## Raw data
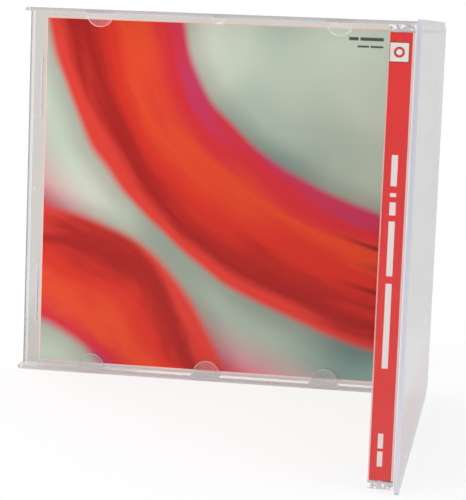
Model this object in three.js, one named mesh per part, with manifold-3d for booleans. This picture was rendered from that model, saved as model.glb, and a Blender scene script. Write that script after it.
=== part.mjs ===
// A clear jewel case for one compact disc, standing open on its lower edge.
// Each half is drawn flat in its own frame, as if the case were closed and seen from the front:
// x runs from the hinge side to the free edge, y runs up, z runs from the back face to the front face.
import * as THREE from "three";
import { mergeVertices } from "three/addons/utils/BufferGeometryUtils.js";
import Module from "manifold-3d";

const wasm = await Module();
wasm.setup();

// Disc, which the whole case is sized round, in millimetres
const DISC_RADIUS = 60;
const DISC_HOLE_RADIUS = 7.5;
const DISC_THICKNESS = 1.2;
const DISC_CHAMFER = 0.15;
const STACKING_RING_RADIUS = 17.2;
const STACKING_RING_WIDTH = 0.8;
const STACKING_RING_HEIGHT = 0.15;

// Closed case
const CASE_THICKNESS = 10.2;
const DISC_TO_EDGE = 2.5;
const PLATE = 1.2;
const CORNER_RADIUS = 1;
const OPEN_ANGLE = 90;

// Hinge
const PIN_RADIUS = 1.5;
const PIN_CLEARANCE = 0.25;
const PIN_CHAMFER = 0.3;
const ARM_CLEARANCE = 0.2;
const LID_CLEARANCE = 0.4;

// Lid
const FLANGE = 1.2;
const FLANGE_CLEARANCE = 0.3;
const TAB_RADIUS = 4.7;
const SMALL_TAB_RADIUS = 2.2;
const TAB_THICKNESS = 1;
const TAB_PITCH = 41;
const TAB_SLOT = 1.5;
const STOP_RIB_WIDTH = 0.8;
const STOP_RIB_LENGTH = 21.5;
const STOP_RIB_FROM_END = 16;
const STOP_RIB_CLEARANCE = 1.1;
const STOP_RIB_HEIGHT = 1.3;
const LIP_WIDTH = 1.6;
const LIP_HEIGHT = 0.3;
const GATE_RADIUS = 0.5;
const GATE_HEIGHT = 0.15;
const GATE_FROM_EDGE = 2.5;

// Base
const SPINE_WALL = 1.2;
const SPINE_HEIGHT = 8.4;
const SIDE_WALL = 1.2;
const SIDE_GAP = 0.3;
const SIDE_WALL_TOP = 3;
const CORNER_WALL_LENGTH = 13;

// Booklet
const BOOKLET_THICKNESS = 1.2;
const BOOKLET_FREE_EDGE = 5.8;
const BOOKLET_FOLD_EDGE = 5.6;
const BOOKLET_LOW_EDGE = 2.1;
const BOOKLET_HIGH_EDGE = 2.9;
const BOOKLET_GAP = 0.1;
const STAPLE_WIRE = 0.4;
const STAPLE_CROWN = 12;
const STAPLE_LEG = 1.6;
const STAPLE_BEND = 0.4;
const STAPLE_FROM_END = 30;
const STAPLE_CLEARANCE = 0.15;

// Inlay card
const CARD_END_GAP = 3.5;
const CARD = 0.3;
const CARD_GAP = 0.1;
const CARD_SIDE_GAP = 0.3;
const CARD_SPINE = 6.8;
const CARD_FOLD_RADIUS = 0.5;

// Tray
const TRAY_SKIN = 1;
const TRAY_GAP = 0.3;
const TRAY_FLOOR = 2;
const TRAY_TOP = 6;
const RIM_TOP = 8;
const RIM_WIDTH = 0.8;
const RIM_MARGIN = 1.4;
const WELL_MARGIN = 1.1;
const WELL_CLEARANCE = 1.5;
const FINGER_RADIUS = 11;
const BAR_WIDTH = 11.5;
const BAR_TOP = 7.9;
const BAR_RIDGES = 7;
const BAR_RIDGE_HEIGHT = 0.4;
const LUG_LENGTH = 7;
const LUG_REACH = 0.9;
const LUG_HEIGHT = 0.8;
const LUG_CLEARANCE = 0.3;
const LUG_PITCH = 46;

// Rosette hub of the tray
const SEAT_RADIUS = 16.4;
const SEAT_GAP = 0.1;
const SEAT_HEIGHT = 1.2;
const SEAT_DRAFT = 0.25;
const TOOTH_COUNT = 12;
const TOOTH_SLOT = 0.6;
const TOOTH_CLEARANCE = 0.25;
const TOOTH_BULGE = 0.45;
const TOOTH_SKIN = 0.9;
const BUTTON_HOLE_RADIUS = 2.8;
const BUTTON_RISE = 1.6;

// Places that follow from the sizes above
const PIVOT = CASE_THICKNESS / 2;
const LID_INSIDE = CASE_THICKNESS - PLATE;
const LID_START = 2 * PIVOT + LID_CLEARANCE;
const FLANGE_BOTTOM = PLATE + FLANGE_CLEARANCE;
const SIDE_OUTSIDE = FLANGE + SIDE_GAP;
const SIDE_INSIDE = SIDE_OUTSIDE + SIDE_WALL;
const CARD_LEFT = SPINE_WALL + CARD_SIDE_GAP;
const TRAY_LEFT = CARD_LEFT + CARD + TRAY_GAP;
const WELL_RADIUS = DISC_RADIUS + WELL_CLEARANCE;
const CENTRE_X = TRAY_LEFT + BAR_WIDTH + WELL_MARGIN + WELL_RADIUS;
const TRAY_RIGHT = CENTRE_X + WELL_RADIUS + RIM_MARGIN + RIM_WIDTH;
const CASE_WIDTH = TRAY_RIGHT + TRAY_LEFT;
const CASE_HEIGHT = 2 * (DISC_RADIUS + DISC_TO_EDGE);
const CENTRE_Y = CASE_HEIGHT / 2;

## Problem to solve
Using the material above, count the lines containing the word "three". Reply with the number alone.

## Response
3